As part of the process, Robson submitted two videos highlighting her skills and fitness, as well as some written essay responses. Eventually, the coaches put Robson on the U19 reserves team, meaning she did not travel with the team but could be called upon if someone else was unable to play.
"Even though I was not on the official team that year, it led me to work even harder the following year by making the few adjustments they wanted me to make and fine-tuning the skills they said they were impressed by," Robson says. "Come my second year of trialing, I was a completely different player."
Last year, Robson went through another run of trials in the hopes of making the U19 and U22 teams that would be competing in the European Championships that summer. This time, the coaching staff requested more videos — adding in more fielding drills and an introduction video designed to allow them to get to know the athletes better.
She soon found out she had made the team.
"I was absolutely ecstatic," Robson says. "I got the email while I was in class and I spent the rest of the period reading over the email to make sure I really had made it."
After winning the London Cup and completing a week of training in London, Robson and the U19 team headed to Italy for the U19 European Championships from July 16-21, 2018, in Staranzano, hoping to defend their title from 2016. The tournament was Robson's first taste of international softball.
"International softball is a completely different experience than any softball I have played in the states," she says. "The first time we played a team whose native language was not English, I was thrown for a loop. In that setting, you have to rely more on reading the game and less on picking up what they are saying — but there is just something unique that comes along with representing a country."

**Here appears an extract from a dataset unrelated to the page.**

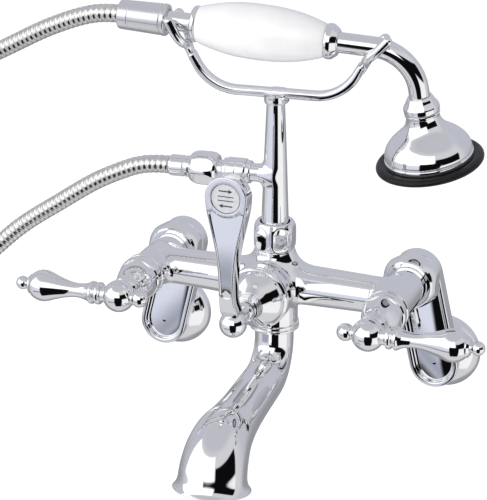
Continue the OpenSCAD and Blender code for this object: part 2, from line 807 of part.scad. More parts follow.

Team Great Britain finished the tournament in sixth with a 5-4 record, including wins over Russia, Denmark, Ireland (twice), and France. Robson played in eight of the nine games, scoring four runs and driving in two more.
Just two days later, the U22 European Championships began in Trnava, Slovakia, and half of the U19 roster, including Robson, traveled to Slovakia to join up with the rest of the U22 roster. Team Great Britain went 7-4 at the tournament, dropping the bronze medal game to Ireland, with Robson hitting .267 (4-for-15) with three runs and three RBI.

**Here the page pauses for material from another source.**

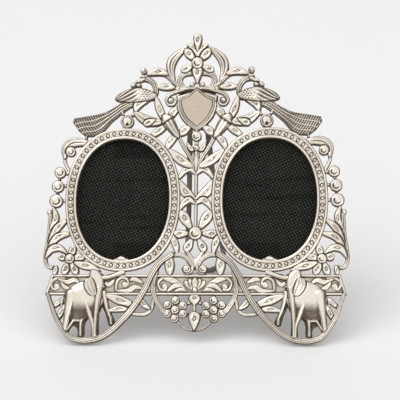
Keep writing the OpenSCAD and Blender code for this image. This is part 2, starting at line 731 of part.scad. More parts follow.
module button_rivets() {
    head_low = button_low + pin_gap + rivet_head_h;
    color(silver) plaque() for (side = [-1, 1], end = [-1, 1])
        window_place(side) translate([0, end * pivot_y, -head_low]) {
            cylinder(d = button_w * 3 / 4, h = rivet_head_h);
            cylinder(d = rivet_d, h = head_low - lining_d + lug_t * 3 / 4);
        }
}

// The hinge: the plate's two knuckles hold the pin, and the strut's barrel turns on it.
hinge_half_l = barrel_l / 2 + side_gap + knuckle_l;
open_angle = lean + strut_splay;
heel_l = (hinge_off - hinge_plate_t - side_gap / 2 - half_strap * cos(open_angle))
    / sin(open_angle);

module at_hinge() {
    plaque() translate([0, hinge_level, -hinge_off]) children();
}

module along_x(length) {
    rotate([0, 90, 0]) translate([0, 0, -length / 2]) children();
}

module hinge_plate() {
    color(silver) at_hinge() difference() {
        union() {
            translate([-hinge_half_l, -hinge_plate_drop, hinge_off - hinge_plate_t])
                cube([2 * hinge_half_l, hinge_plate_drop + hinge_plate_rise, hinge_plate_t]);
            for (side = [-1, 1])
                translate([side * (hinge_half_l - knuckle_l / 2), 0, 0]) {
                    along_x(knuckle_l) cylinder(d = barrel_d, h = knuckle_l);
                    translate([-knuckle_l / 2, -barrel_d / 2, 0])
                        cube([knuckle_l, barrel_d, hinge_off - hinge_plate_t / 2]);
                }
        }
        along_x(2 * (hinge_half_l + overrun))
            cylinder(d = pin_d, h = 2 * (hinge_half_l + overrun));
    }
}

module hinge_pin() {
    color(dark_silver) at_hinge() along_x(2 * hinge_half_l)
        cylinder(d = pin_d, h = 2 * hinge_half_l);
}

module at_strut() {
    at_hinge() rotate([open_angle, 0, 0]) children();
}

module strut_barrel() {
    color(silver) at_strut() difference() {
        union() {
            along_x(barrel_l) cylinder(d = barrel_d, h = barrel_l);
            translate([-barrel_l / 2, 0, -half_strap]) cube([barrel_l, heel_l, strap_t]);
        }
        along_x(barrel_l + 2 * overrun)
            cylinder(d = pin_d + 2 * pin_gap, h = barrel_l + 2 * overrun);
    }
}

// Half widths of the strut at distances below its pin, down to its round foot.
neck_l = barrel_d;
shoulder_l = neck_l + strut_top_w / 2;
foot_r = strut_foot_w / 2;
foot_centre = foot_r - strut_l;
strut_edge = [[barrel_l / 2, 0], [barrel_l / 2, -neck_l], [strut_top_w / 2, -shoulder_l],
    [strut_mid_w / 2, -strut_l / 2]];
loop_edge = [[strut_top_w / 2 - strap_w, -shoulder_l - strap_w / 2],
    [strut_mid_w / 2 - strap_w, -strut_l / 2]];
function foot_arc(r) = [for (i = [0:foot_steps]) let (a = 90 * i / foot_steps)
    [r * cos(a), foot_centre - r * sin(a)]];
function strut_outline(edge, r) = mirrored([for (p = concat(edge, foot_arc(r)))
    [max(0, p[0]), p[1]]]);

module strut_loop() {
    color(silver) difference() {
        at_strut() difference() {
            translate([0, 0, -half_strap]) linear_extrude(strap_t)
                polygon(strut_outline(strut_edge, foot_r));
            translate([0, 0, -half_strap - overrun]) linear_extrude(strap_t + 2 * overrun)
                polygon(strut_outline(loop_edge, foot_r - strap_w));
            along_x(barrel_l + 2 * overrun) cylinder(d = barrel_d, h = barrel_l + 2 * overrun);
        }
        below_floor();
    }
}

crest();
branch(-1);  // left_branch
branch(1);  // right_branch
shield_border();
shield_panel();
peacock(-1);  // left_peacock
peacock(1);  // right_peacock
bell_spray(-1);  // left_bell_spray
bell_spray(1);  // right_bell_spray
centre_column();
rosette();
side_spray(-1);  // left_side_spray
side_spray(1);  // right_side_spray
ribbon_foot(-1);  // left_ribbon_foot
ribbon_foot(1);  // right_ribbon_foot
elephant(-1);  // left_elephant
elephant(1);  // right_elephant
base_band();
pendant();
rim(-1);  // left_rim
rim(1);  // right_rim
lining(-1);  // left_lining
lining(1);  // right_lining
glass(-1);  // left_glass
glass(1);  // right_glass
backing_board(-1);  // left_backing_board
backing_board(1);  // right_backing_board
turn_button(-1, 1);  // left_top_button
turn_button(-1, -1);  // left_bottom_button
turn_button(1, 1);  // right_top_button
turn_button(1, -1);  // right_bottom_button
button_rivets();
hinge_plate();
hinge_pin();
strut_barrel();
strut_loop();
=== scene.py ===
"""Dresses a pierced and cast silver double photo frame: relief on the castings, beaded rims,
shield, woven boards, backing hardware, finishes, and a pale stage with soft light."""

import json
import math
from types import SimpleNamespace

import bpy
import numpy as np
from bpy.props import FloatProperty, FloatVectorProperty, IntProperty, PointerProperty
from mathutils import Matrix, Vector


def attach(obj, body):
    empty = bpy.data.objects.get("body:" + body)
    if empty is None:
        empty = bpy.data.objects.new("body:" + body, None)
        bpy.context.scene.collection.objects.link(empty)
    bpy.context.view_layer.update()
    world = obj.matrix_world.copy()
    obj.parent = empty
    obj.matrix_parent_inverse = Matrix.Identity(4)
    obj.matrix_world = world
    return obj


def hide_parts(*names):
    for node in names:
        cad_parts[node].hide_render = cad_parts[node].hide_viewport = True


bl_info = {
    "name": "Double photo frame",
    "version": (1, 0, 0),
    "blender": (4, 5, 0),
    "location": "3D View > Sidebar > Photo frame",
    "description": "Relief, finishes and stage for a pierced silver double photo frame",
    "category": "Object",
}

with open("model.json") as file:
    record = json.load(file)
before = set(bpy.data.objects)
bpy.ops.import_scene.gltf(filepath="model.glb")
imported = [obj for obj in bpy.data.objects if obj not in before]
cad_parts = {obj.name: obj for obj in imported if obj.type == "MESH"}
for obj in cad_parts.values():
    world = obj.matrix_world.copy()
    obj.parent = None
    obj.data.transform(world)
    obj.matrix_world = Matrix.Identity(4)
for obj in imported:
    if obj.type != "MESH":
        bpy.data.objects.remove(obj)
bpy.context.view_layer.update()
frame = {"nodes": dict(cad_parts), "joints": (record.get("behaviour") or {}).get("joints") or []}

MM = 0.001


def length(name, description, millimetres):
    return FloatProperty(name=name, description=description, default=millimetres * MM,
                         min=0, unit="LENGTH", precision=5)


def colour(name, description, rgb):
    return FloatVectorProperty(name=name, description=description, default=rgb, size=3,
                               min=0, max=1, subtype="COLOR")


class PhotoFrameSizes(bpy.types.PropertyGroup):
    """Sizes of the frame's front, measured along its slope."""
    window_w: length("Window width", "Width of each oval opening", 59.5)
    window_h: length("Window height", "Height of each oval opening", 79.2)
    rim_w: length("Rim width", "Width of the beaded rim round each opening", 7.25)
    rim_t: length("Rim thickness", "Thickness of the rim at its lips", 3.6)
    bead_d: length("Bead diameter", "Diameter of one bead of the rim", 2.9)
    bead_count: IntProperty(name="Beads", description="Number of beads round each rim",
                            default=58, min=12, max=200)
    tab_w: length("Tab width", "Width of the scalloped tab at the foot of each opening", 9.6)
    tab_h: length("Tab height", "Height of the scalloped tab", 2.9)
    column_w: length("Column width", "Width of the openwork between the rims", 20)
    side_w: length("Side width", "Width of the foliage outside each rim", 13.4)
    foot_h: length("Foot height", "Height of the feet below the base band", 30.6)
    band_h: length("Band height", "Height of the base band", 13.2)
    band_gap: length("Band gap", "Gap between the base band and the rims", 1.8)
    crest_h: length("Crest height", "Height of the crest above the rims", 63.6)
    edge_t: length("Casting edge", "Thickness of the castings at their edges", 2.3)
    relief_h: length("Relief", "Height of the modelled leaves above the casting's edge", 1.9)
    band_t: length("Band field", "Thickness of the band's sunk field", 2.2)
    band_relief_h: length("Band relief", "Height of the band's borders and scrolls", 0.9)
    shield_t: length("Shield thickness", "Thickness of the shield's border", 3.8)
    panel_h: length("Panel height", "Height of the shield's panel above its border", 0.8)
    hinge_level: length("Hinge level", "Height of the hinge pin up the slope", 152)
    hinge_off: length("Hinge distance", "Distance of the hinge pin behind the plaque", 5)
    relief_step: length("Relief step", "Distance between the points of the relief", 0.3)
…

"Playing internationally and visiting different countries is amazing in itself, but what really made the trips special was my teammates," says Robson, a psychology and political science major at St. Olaf. "When you spend every waking hour together, you get pretty close and they are now some of my best friends. We are passionate about our sport, our country, and each other, and that is exactly the kind of support system I love having in my life."
The next tournament for Team Great Britain was the Canada Cup, held earlier this month in Surrey, British Columbia. With the 2020 Summer Olympics on the horizon and the women's team receiving national funding for the first time, the selection process for the tournament was even more drawn out than before.
First, there was a five-day training camp in Florida in January, which Robson was able to attend by making arrangements with her St. Olaf professors in The Great Conversation program on campus. Robson ended up missing one day of the camp, but her coaches were equally understanding, and the camp allowed Robson to interact with the coaches in person, in contrast to the videos from prior trials, and meet several new teammates.
After the camp, the coaches trimmed the roster down to a "Long List" of 25 players. Robson hoped to make the list for the U22 team — but she also made the long list for the full national team, which came as a shock to her.
After the long lists were announced, Robson went through another period of trials. This round allowed athletes to send data from wherever they were using technology called blast sensors and push bands, meaning Robson could do this from St. Olaf.
Balancing her coursework, her first season of collegiate softball as a member of the St. Olaf softball team, and the requirements of the trial was a challenge for Robson, but a month later she found out she made the cut for the U22 team and would be heading to Canada.
The day the news went public, Robson was on campus and immediately shared her accomplishment with St. Olaf Head Softball Coach Kayla Hatting.
"My reaction was nothing but pure excitement for Syd," Hatting says. "We talked a lot about it when she was leaving for tryouts in January and she was really hoping to make the U22 team, but knew it would be tough to do so. So when she came into my office to let me know she made it, I just had a big smile on my face of pure joy and pride for what she accomplished."
At the Canada Cup, Robson and her teammates competed against some of the top teams in the world, including Canada and Chinese Taipei, as well as an all-star team out of Colorado comprised of some of the top Division I players. Canada is currently ranked No. 3 in the world and Chinese Taipei is ranked No. 6.
"Even though we didn't necessarily achieve the outcomes we wanted in our games, we played well and improved immensely as the tournament went on," Robson says. "We were a young team playing in the women's division, setting ourselves up for a tough schedule. Every at bat made me a better player, as I was going up against some of the best pitching in the world."
Outside of the games, Robson and her teammates also had the chance to spend a day running a youth came for girls ages 7-14. For Robson, this was another part of what has been a life-changing experience.
"Playing for Team GB is a life-changing experience for me that I am grateful to have," she says. "I am blessed with an amazing coaching staff that works to make me a better player in the short time they have me. Additionally, playing against and being able to sit and watch some of the biggest names in softball makes me not only a better athlete, but a smarter athlete."
Hatting says the entire experience will benefit Robson in ways that go beyond the softball diamond.
"This is another experience to widen the already well-rounded softball background that Syd has," Hatting says. "She is playing with and against women at the highest level, being coached by mentors who will elevate her game, and traveling to places some of us never will. This experience will not only make her a better softball player but will also expand her viewpoints and challenge her as a young woman."